One useful habit is tracking small purchases for a week or two. Seeing everything written down often changes spending awareness immediately.
Many people are surprised by how often emotional or automatic purchases happen during ordinary days.
Shopping Can Become a Habit Loop
Impulse buying often follows predictable patterns.
A trigger appears first. This could be stress, boredom, social media scrolling, or even receiving a discount notification.
Next comes browsing. The person starts looking at products, comparing options, or imagining ownership. That creates emotional excitement and anticipation.
Finally, the purchase provides temporary satisfaction or relief.
Over time, the brain begins connecting certain emotions with shopping behavior. Someone who regularly shops during stressful evenings may eventually open shopping apps automatically whenever stress appears.
This is one reason impulse buying sometimes feels difficult to control. The habit becomes emotionally connected to daily routines.
Breaking the pattern usually works better than relying only on willpower. Replacing shopping with different rewarding activities can help reduce automatic spending habits.
For example:
Going for a short walk
Listening to music
Calling a friend
Exercising
Reading
Cooking something simple
Small healthy distractions can interrupt emotional spending cycles surprisingly well.
Final Thoughts
The psychology behind impulse buying is deeply connected to emotions, reward systems, convenience, and modern technology. Shopping today is not just about purchasing useful things. It is also about entertainment, comfort, excitement, and identity.
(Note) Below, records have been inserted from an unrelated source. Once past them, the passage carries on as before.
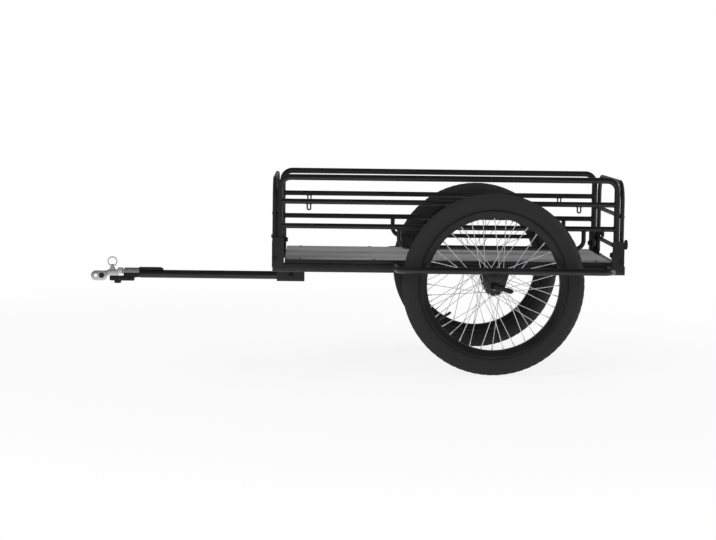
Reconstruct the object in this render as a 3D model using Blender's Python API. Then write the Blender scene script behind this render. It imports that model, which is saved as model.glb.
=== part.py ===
"""Two-wheeled bicycle cargo trailer: ladder frame, flat deck, four fold-down tube panels,
two spoked wheels held on both sides, and a drawbar with a pinned swivel hitch.

X runs from the hitch to the tailgate, Y across the trailer, Z up. The origin is on the
ground under the middle of the whole trailer. "left" is the -Y side.
"""

import math

import bmesh
import bpy
from mathutils import Matrix, Vector

# Wheels: a 20 inch tyre on a 406 mm bead seat.
WHEEL_RADIUS = 0.257
TYRE_HALF_WIDTH = 0.027
BEAD_SEAT_RADIUS = 0.2035
RIM_BORE_RADIUS = 0.1865
RIM_HALF_WIDTH = 0.017
TRACK = 0.620
AXLE_X = 0.38645
AXLE_Z = WHEEL_RADIUS
WHEEL_STEPS = 32
TUBE_STEPS = 24
SPOKE_COUNT = 36
SPOKE_RADIUS = 0.0011
SPOKE_CROSS_TURN = math.radians(60)
VALVE_ANGLES = {"left": math.radians(213.9), "right": math.radians(137)}
VALVE_RADIUS = 0.0039

# Ladder frame of square steel tube.
RAIL_SIZE = 0.025
RAIL_WALL = 0.0015
RAIL_Y = 0.2245
RAIL_Z = 0.2921
FRAME_FRONT_X = AXLE_X - 0.622
FRAME_REAR_X = AXLE_X + 0.382
BEARER_XS = (AXLE_X - 0.320, AXLE_X + 0.075)

# Deck board between the posts.
DECK_FRONT_X = AXLE_X - 0.588
DECK_REAR_X = AXLE_X + 0.343
DECK_HALF_WIDTH = 0.232
DECK_THICKNESS = 0.012

# Side panels: a bent tube with two bars and a wheel guard.
SIDE_FRONT_X = AXLE_X - 0.602
SIDE_REAR_X = AXLE_X + 0.357
PANEL_TOP_Z = 0.549
SIDE_TUBE_RADIUS = 0.0085
SIDE_BEND_RADIUS = 0.029
SIDE_BAR_ZS = (0.480, 0.4105)
SIDE_HINGE_Z = 0.3365
BAR_RADIUS = 0.0075
GUARD_RADIUS = 0.0064
GUARD_Z = 0.3535
GUARD_HALF_LENGTH = 0.2635
GUARD_BEND_RADIUS = 0.024
TUBE_WALL = 0.0012
EYE_OFFSETS = (0.0815, 0.8505)
EYE_ROD_RADIUS = 0.0022

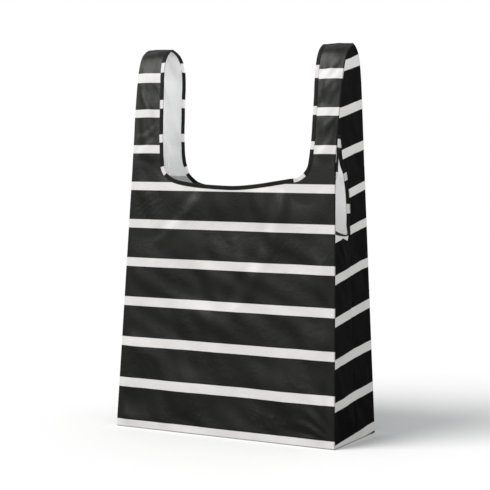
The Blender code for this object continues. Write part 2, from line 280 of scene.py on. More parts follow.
def strap_at(length):
    """Half depth, height and outward normal (depth, height) of a strap's outer face."""
    step = 0.0008
    before = np.clip(np.asarray(length) - step, 0, STRAP_LENGTH)
    after = np.clip(np.asarray(length) + step, 0, STRAP_LENGTH)
    travel_y = np.interp(after, fine_length, fine_y) - np.interp(before, fine_length, fine_y)
    travel_z = np.interp(after, fine_length, fine_z) - np.interp(before, fine_length, fine_z)
    size = np.hypot(travel_y, travel_z)
    y, z = np.interp(length, fine_length, fine_y), np.interp(length, fine_length, fine_z)
    return y, z, travel_z / size, -travel_y / size


def strap_y(z):
    """Half depth at height z, over panels and straps."""
    z = np.asarray(z, float)
    return np.where(z <= HINGE_Z, panel_y(z), np.interp(z, fine_z, fine_y))


def strap_length_at(z):
    return np.interp(z, fine_z, fine_length)


def corner_y(z):
    return strap_y(z) - ROLL


def inner_x(strap_name, z):
    return monotone_cubic(*INNER_EDGE[strap_name], z)


def outer_x(side, z):
    return side_x(z) + monotone_cubic(OUTER_Z, OUTER_SHIFT[side], z)


def neck_z(face, x):
    """Height of the opening's edge at x, between the strap roots."""
    line = NECKS[face]
    line = line[line[:, 1] < HINGE_Z + 0.0015]
    return np.interp(x, line[:, 0], line[:, 1])


def neck_corner(face, side):
    """The opening's rounded corner beside one strap, from its lowest point upward."""
    line = NECKS[face]
    if side == "right":
        return line[line[:, 0] > NECK_CORNER_X]
    return line[line[:, 0] < -NECK_CORNER_X][::-1]


def neck_x(face, side, z):
    """Distance from the middle of the opening's edge at height z, in the rounded corners."""
    corner = neck_corner(face, side)
    corner = corner[corner[:, 1] > NECK_CORNER_Z]
    return np.interp(z, corner[:, 1], np.abs(corner[:, 0]))


# ------------------------------------------------------------ stripes
# "stripe" counts stripes upward: a pale one is centred on every whole number
STRIPE_HALF = 0.1125                      # half of a pale stripe, in counts
# on the panels, z = start + pitch * count - shrink * count ** 2
STRIPE_START, STRIPE_PITCH, STRIPE_SHRINK = 0.0046, 0.0697, 0.00075
NINTH_Z, RIDGE_PITCH = 0.5712, 0.085      # ninth stripe, and the even pitch above it
# heights of counts -1 to 10 on the gussets, at their front and back corners
SIDE_FRONT_Z = np.array([-0.0675, -0.0015, 0.0630, 0.1283, 0.1922, 0.2566, 0.3201, 0.3767,
                         0.4435, 0.5111, 0.5838, 0.668])
SIDE_BACK_Z = np.array([-0.0555, 0.0109, 0.0762, 0.1441, 0.2118, 0.2779, 0.3424, 0.4011,
                        0.4652, 0.5295, 0.5973, 0.680])
# lower rim of the stripe under the slit: y, z
PINCHED_Y = [-0.066, -0.0319, -0.0117, -0.0090, -0.0072, -0.0005]
PINCHED_Z = [0.3130, 0.3198, 0.3150, 0.3180, 0.3290, 0.3300]


def stripe_panel(z):
    rise = np.asarray(z, float) - STRIPE_START
    root = np.sqrt(np.maximum(STRIPE_PITCH ** 2 - 4 * STRIPE_SHRINK * rise, 1e-7))
    return (STRIPE_PITCH - root) / (2 * STRIPE_SHRINK)


def stripe_strap(length):
    z = np.interp(length, fine_length, fine_z)
    ninth = strap_length_at(NINTH_Z)
    return np.where(length < ninth, stripe_panel(z), 9.0 + (length - ninth) / RIDGE_PITCH)


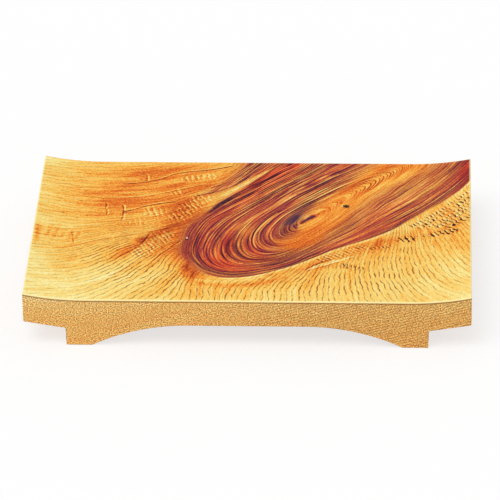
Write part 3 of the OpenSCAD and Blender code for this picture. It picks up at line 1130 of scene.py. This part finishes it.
# %% Close rings of the core
TIGHT_LINES = 85.0
TIGHT_SHIFT = 0.5
TIGHT_LINE_MM = (0.9, 0.2)
TIGHT_LINE_TONE = 0.42
tight = field["tight_ring"]
tight = add(tree, MATH, [band["narrow"], TIGHT_SHIFT, tight], operation="MULTIPLY_ADD")
tight = add(tree, MATH, [tight, 0.5], operation="PINGPONG")
tight_per_mm = add(tree, MATH, [field["heart_slope"], TIGHT_LINES], operation="MULTIPLY")
tight_mm = add(tree, MATH, [tight, tight_per_mm], operation="DIVIDE")
tight = add(tree, RANGE, [tight_mm, *TIGHT_LINE_MM], **SMOOTH)
apart = add(tree, RANGE, [tight_per_mm, 1.2, 0.5])
tight = add(tree, MATH, [tight, apart], operation="MULTIPLY")
tight = add(tree, MATH, [tight, field["core_ring"]], operation="MULTIPLY")
tone_heart = add(tree, MATH, [tight, TIGHT_LINE_TONE, tone_heart], operation="MULTIPLY_ADD")

# %% [markdown]
# The sapwood's rings are thin, wavy, darker lines of late wood. A slow noise shifts the ring number
# so that neighbouring lines wave together, a quicker one ripples them, and the distance to the
# nearest whole ring draws the line, which an uneven noise makes fainter here and there. A single
# fibre is a few hundredths of a millimetre wide and too fine to show, so the flecks stand for
# bundles of them.

# %% Ring lines of the sapwood
WAVE_MM = 9.0
WAVE_RINGS = 0.75
RIPPLE_MM = 2.6
RIPPLE_RINGS = 0.28
SAP_LINE_MM = (0.66, 0.08)
UNEVEN_MM = 6.0
SAP_BANDS = {"sap_broad": 0.46, "sap_fine": 0.60}
FLECK_MM = 1.2
SAP_FLECKS = 0.46
HEART_FLECKS = 0.36
wave = add(tree, NOISE, {"Vector": spot, "Scale": 1 / WAVE_MM, "Detail": 0.0})
wave = add(tree, MATH, [wave, WAVE_RINGS, field["sap_ring"]], operation="MULTIPLY_ADD")
ripple = add(tree, NOISE, {"Vector": spot, "Scale": 1 / RIPPLE_MM, "Detail": 0.0})
wave = add(tree, MATH, [ripple, RIPPLE_RINGS, wave], operation="MULTIPLY_ADD")
from_line = add(tree, MATH, [wave, 0.5], operation="PINGPONG")
line_mm = add(tree, MATH, [from_line, field["sap_slope"]], operation="DIVIDE")
line = add(tree, RANGE, [line_mm, *SAP_LINE_MM], **SMOOTH)
uneven = add(tree, NOISE, {"Vector": spot, "Scale": 1 / UNEVEN_MM, "Detail": 2.0})
uneven = add(tree, RANGE, [uneven, 0.36, 0.62, 0.1, 1.0])
line = add(tree, MATH, [line, uneven], operation="MULTIPLY")
line_shade = add(tree, MATH, [line, field["line"]], operation="MULTIPLY")
tone_sap = 0.0
for name, strength in SAP_BANDS.items():
    tone_sap = add(tree, MATH, [band[name], strength, tone_sap], operation="MULTIPLY_ADD")
fleck = add(tree, NOISE, {"Vector": spot, "Scale": 1 / FLECK_MM, "Detail": 0.0})
fleck = add(tree, MATH, [fleck, 0.5], operation="SUBTRACT")
tone_sap = add(tree, MATH, [fleck, SAP_FLECKS, tone_sap], operation="MULTIPLY_ADD")
tone_heart = add(tree, MATH, [fleck, HEART_FLECKS, tone_heart], operation="MULTIPLY_ADD")

# %% [markdown]
# The ticks' number along a row is shaken a little by the ripple noise. How far it is from a whole
# number says whether a point is in the middle of a tick, or in the bright gap beside it.

# %% Curls and ticks across the rings
BROKEN_MM = 5.0
TICK_SHAKE = 0.8
GAP_AT = 0.36
DARK_TICK = (0.27, 0.10)
BRIGHT_TICK = (0.24, 0.06)
DARK_TICK_TONE = 0.24
BRIGHT_TICK_TONE = -0.30
shaken = add(tree, MATH, [ripple, TICK_SHAKE, field["tick_at"]], operation="MULTIPLY_ADD")
broken = add(tree, NOISE, {"Vector": spot, "Scale": 1 / BROKEN_MM, "Detail": 1.0})
broken = add(tree, RANGE, [broken, 0.4, 0.56, 0.45, 1.0])
tick = add(tree, MATH, [shaken, 0.5], operation="PINGPONG")
dark_tick = add(tree, RANGE, [tick, *DARK_TICK], **SMOOTH)
dark_tick = add(tree, MATH, [dark_tick, field["tick_dark"]], operation="MULTIPLY")
dark_tick = add(tree, MATH, [dark_tick, broken], operation="MULTIPLY")
beside = add(tree, MATH, [shaken, GAP_AT], operation="SUBTRACT")
beside = add(tree, MATH, [beside, 0.5], operation="PINGPONG")
bright_tick = add(tree, RANGE, [beside, *BRIGHT_TICK], **SMOOTH)
bright_tick = add(tree, MATH, [bright_tick, field["tick_bright"]], operation="MULTIPLY")
bright_tick = add(tree, MATH, [bright_tick, broken], operation="MULTIPLY")
tone_sap = add(tree, MATH, [bright_tick, BRIGHT_TICK_TONE, tone_sap], operation="MULTIPLY_ADD")
tone_sap = add(tree, MATH, [dark_tick, DARK_TICK_TONE, tone_sap], operation="MULTIPLY_ADD")
ink = add(tree, RANGE, [dark_tick, 0.5, 1.4])

# %% [markdown]
# ## From tone to colour
# Three ramps hold the palette. Sapwood runs from cream through amber and orange to brown, and the
# golden core uses that ramp too. Red heartwood runs from amber through orange and brick red to a
# dark purple. A second heartwood ramp runs through ochre and brown.

# %% Palette
SAP_PALETTE = [(0.0, "#fff2aa"), (0.15, "#fbe186"), (0.42, "#fbc252"), (0.62, "#f08a28"),
               (0.80, "#d85c16"), (1.0, "#722200")]
HEART_PALETTE = [(0.0, "#f6bc60"), (0.25, "#e87c2e"), (0.42, "#c85632"), (0.58, "#a84232"),
                 (0.75, "#822636"), (1.0, "#380c1e")]
BROWN_PALETTE = [(0.0, "#f8d270"), (0.25, "#e09236"), (0.50, "#a65e34"), (0.75, "#683236"),
                 (1.0, "#2c1020")]
heartwood = add(tree, RANGE, [field["rim"], -1.0, 1.0], **SMOOTH)
red_share = add(tree, MATH, [field["core"], -1.0, 1.0], operation="MULTIPLY_ADD")
red_share = add(tree, MATH, [red_share, heartwood], operation="MULTIPLY")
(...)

That is why impulse buying can happen to almost anyone occasionally.
The goal is not to feel guilty every time money is spent emotionally. Instead, it is about becoming more aware of the hidden triggers that influence decisions.
Once people understand how urgency, stress, social media, and instant rewards affect spending behavior, shopping choices often become more intentional naturally.
Sometimes the most powerful shopping habit is simply learning how to pause long enough to ask one important question:
“Do I really want this, or do I just want the feeling it gives me right now?”